There is a lot that Australian governments could learn from New Zealand. I had the pleasure of participating in the New Zealand 2017 Parliamentary Drug Policy Symposium, held on 5-6 July, 2017.  The purpose of the Symposium was to bring together community leaders, politicians, experts, practitioners and people with lived experience to discuss a new healthy approach to drug policy and drug laws.

There is strong momentum for change in NZ. In a political panel held on the first day, eight politicians from across the spectrum of conservative to progressive, all unanimously agreed that change in drug laws was required. Unsurprisingly there was less agreement on the exact details of such changes. The next step with any such policy reform is to nut out the details, and engage in a comprehensive consultative and participatory process with all stakeholders. The development of a document,  the Model Drug Law (available here: https://www.drugfoundation.org.nz/policy-and-advocacy/drug-law-reform/model-drug-law-2020/ ) written by the NZ Drug Foundation carefully steps through a proposal to reform NZ drug laws. The focus is on the decriminalisation of all drugs replacing current criminal penalties for personal use of drugs with a caution and information provision. The rationale for decriminalisation of the personal use of drugs is grounded in the evidence-base that criminal charges are ineffective, costly to the community and inconsistent with public health law. In addition the NZ Drug Foundation Model Drug Law proposes the legalisation and regulation of cannabis, after the successful decriminalisation of personal use.  This document now provides the basis for a series of discussions, consultations and participatory processes with all affected stakeholders. The details of the drug law reform proposal can be considered, and it provides a pivotal point for change to ensue. New Zealand is to be congratulated for embarking on this road to reform.

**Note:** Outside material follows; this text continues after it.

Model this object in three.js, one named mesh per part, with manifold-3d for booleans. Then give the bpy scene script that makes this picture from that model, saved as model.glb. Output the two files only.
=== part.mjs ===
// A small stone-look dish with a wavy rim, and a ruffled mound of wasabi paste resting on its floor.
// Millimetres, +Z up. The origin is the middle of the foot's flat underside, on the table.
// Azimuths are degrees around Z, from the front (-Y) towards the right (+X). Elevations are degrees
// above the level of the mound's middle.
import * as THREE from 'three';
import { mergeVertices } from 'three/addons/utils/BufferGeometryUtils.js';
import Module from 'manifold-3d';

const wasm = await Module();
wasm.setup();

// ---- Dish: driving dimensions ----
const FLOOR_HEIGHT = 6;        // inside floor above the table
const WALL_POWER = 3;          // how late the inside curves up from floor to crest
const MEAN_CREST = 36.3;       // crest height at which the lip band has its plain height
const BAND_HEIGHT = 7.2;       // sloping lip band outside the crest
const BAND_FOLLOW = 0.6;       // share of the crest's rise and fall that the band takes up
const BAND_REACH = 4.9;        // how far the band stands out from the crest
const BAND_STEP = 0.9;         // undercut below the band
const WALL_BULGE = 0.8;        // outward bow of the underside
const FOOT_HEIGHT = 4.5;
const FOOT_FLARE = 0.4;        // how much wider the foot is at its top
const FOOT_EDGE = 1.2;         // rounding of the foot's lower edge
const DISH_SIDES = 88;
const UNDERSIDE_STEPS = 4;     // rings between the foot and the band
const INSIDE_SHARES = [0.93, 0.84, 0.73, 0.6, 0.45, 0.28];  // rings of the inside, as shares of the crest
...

Presentations over the two days covered topics including the legalisation and regulation of recreational cannabis in Canada (Hon Anne McLellan), and Washington State (Alison Holcomb); global drug policy developments (Ann Fordham); harm reduction interventions such as supervised injecting facilities (Dr Marianne Jauncey) and pill testing (Prof Fiona Measham); treatment for methamphetamine dependence (Prof Nicole Lee) and my own presentation on decriminalisation and a public health approach to drug laws. It was a delight to be amongst an all-female keynote line-up.

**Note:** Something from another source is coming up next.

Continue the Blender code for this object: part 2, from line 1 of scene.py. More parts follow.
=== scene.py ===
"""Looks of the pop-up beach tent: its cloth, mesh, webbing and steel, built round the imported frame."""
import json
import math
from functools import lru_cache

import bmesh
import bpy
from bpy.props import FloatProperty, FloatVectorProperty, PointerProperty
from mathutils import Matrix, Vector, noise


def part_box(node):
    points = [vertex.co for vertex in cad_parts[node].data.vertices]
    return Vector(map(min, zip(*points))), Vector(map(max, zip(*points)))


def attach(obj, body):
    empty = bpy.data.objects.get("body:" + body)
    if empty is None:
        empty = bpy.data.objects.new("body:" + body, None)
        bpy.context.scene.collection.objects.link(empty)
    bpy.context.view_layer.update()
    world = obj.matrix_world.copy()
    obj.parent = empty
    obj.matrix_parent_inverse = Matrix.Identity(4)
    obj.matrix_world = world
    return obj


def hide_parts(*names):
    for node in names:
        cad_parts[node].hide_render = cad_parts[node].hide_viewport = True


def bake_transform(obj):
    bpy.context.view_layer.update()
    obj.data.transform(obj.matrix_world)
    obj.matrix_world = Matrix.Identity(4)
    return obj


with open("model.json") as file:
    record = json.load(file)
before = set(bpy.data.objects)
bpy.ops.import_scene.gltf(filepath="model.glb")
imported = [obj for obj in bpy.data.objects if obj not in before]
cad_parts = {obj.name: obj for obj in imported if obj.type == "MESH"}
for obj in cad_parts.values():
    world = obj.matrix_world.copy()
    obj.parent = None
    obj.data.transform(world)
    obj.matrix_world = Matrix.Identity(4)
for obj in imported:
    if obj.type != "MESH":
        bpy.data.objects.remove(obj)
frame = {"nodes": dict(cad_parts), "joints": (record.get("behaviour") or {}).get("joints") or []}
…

There was a particular focus on Maori, and the over representation of Maori people in the criminal justice system (Professors Kylee Quince and Tracey McIntosh). The level of commitment to Maori culture and ensuring those voices were heard throughout the Symposium was noteworthy for me, given how Australia struggles to meaningfully integrate our First Nation people into  drug policy discussions.

Numerous interests were presented at the Symposium, including those with a concern for the availability of cannabis for medicinal purposes, those engaged in providing or receiving treatment (notably for methamphetamine problems) and the need to increase treatment resources, and those advocating for the legalisation of recreational cannabis.

The need for participatory processes, consistent with democratic principles, is essential for contested areas such as drugs policy. The use of Parliamentary Symposia can be the kick-start of drug policy reform. But we also need to be alert to not creating ‘talk-fests’ with the ’usual suspects’, and which are not tied explicitly to a decision-agenda.